Nine persons have been arrested and booked under the state’s stringent Public Safety Act (PSA). However, the main accused, a former corporator, is absconding and the police says efforts are underway to arrest him. Udhampur DC Shahid Iqbal Choudhary said all the accused have been booked also under Section 302 (murder) of the state’s own Ranbir Penal Code (RPC).

Protests were held also in the highway towns of Ramban and Banihal, and neighbouring Doda and Bhaderwah, even as the Srinagar-Jammu highway remained closed for the second day in view of protests and heightening tension. The authorities cited security reasons for ordering the closure of the highway, the only surface link between the Valley and the rest of India. In Srinagar, curfew-life restrictions were being enforced by riot police and CRPF personnel in politically-sensitive areas under eight police stations. Similar conditions prevailed in southern Anantnag and Bijbehara towns whereas security had been beefed up further in other major towns of the Muslim-majority Valley to hold back protests.

Most separatist leaders and prominent activists were placed under house arrest or detained at police stations ahead of the strike to prevent them from relocating to Batengo to attend Butt’s funeral.

His body was flown here from Delhi in a state aircraft on Sunday evening and then handed over to the family for the last rites. Clashes had erupted in Batengo and neighbouring areas soon after news reached there that Butt had succumbed.
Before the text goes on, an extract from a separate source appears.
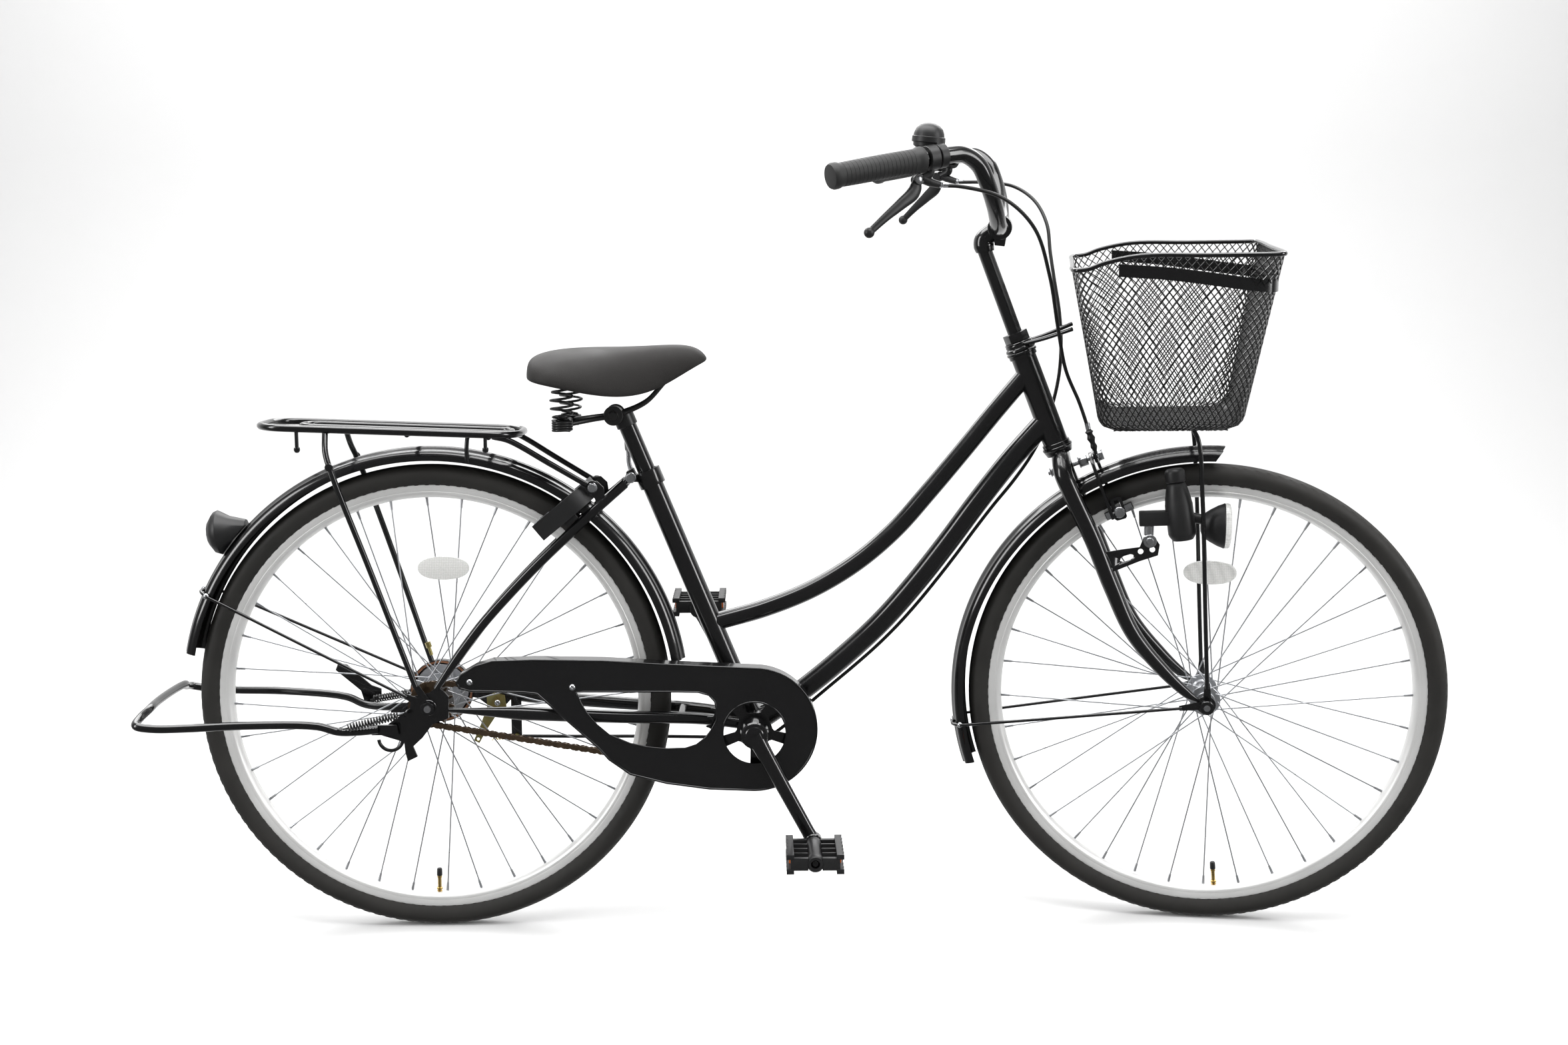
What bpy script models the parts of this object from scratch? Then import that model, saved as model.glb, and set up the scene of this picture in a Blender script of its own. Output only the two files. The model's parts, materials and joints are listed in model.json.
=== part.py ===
"""City bike with a front basket, rear rack, kickstand, ring lock, chain case and dynamo lamp.

Metres, +Z up, +X forward, +Y to the rider's left. The origin is where the rear tyre touches the ground,
on the bike's middle plane. The steering assembly is drawn straight ahead and then turned about the head
tube's axis, because it hangs on the empty called steering_axis.
"""

import math

import bmesh
import bpy
from mathutils import Matrix, Vector

for old in list(bpy.data.objects):
    bpy.data.objects.remove(old, do_unlink=True)

# Driving dimensions
AXLE_HEIGHT = 0.330
WHEELBASE = 1.0818
TYRE_RADIUS = 0.330
TYRE_WIDTH = 0.036
BEAD_RADIUS = 0.302
RIM_RADIUS = 0.3017
RIM_INNER_RADIUS = 0.283
RIM_WIDTH = 0.0234
WHEEL_STEPS = 32
SPOKES_PER_SIDE = 18
SPOKE_RADIUS = 0.001
SPOKE_CROSSES = 3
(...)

Life was thrown out of gear across the Valley, and also in Chenab Valley of Jammu region, as various separatist organisations and trade and transport unions had called a one-day strike to mourn and protest Butt’s murder by “BJP and RSS goons”. For the first time in 25 years the Kashmiri Pandit Sangarsh Samiti (KPSS), a representative body of Kashmiri Hindus who stayed on in the Valley in 1990 when the majority of the minority community fled after the outbreak of insurgency, also endorsed the strike call.

Shops and other businesses, including banks, educational institutions and most government offices, remained shut, whereas transport was off the roads across the Valley and in parts of Jammu region. Kashmir University and J&K Board of School Education have postponed all examinations scheduled for Monday. The first convocation of the Islamic University for Science and Technology, scheduled for Monday at Awantipore, near here, which was to be attended by Union HRD minister Smriti Irani, has been deferred. The railways suspended services between Baramulla and Banihal as a precautionary measure.

Security personnel in riot gear had erected barricades at intersections along the Srinagar-Anantnag road. In Srinagar itself roads had been blocked by concertina razor wire and “bunker vehicles” to enforce curfew-like restrictions.

The state Cabinet, which met here to discuss various administrative matters, including transfers and postings of IAS and KAS officers, mourned the death of Zahid. It also sanctioned ex gratia relief of '500,000 for the bereaved family.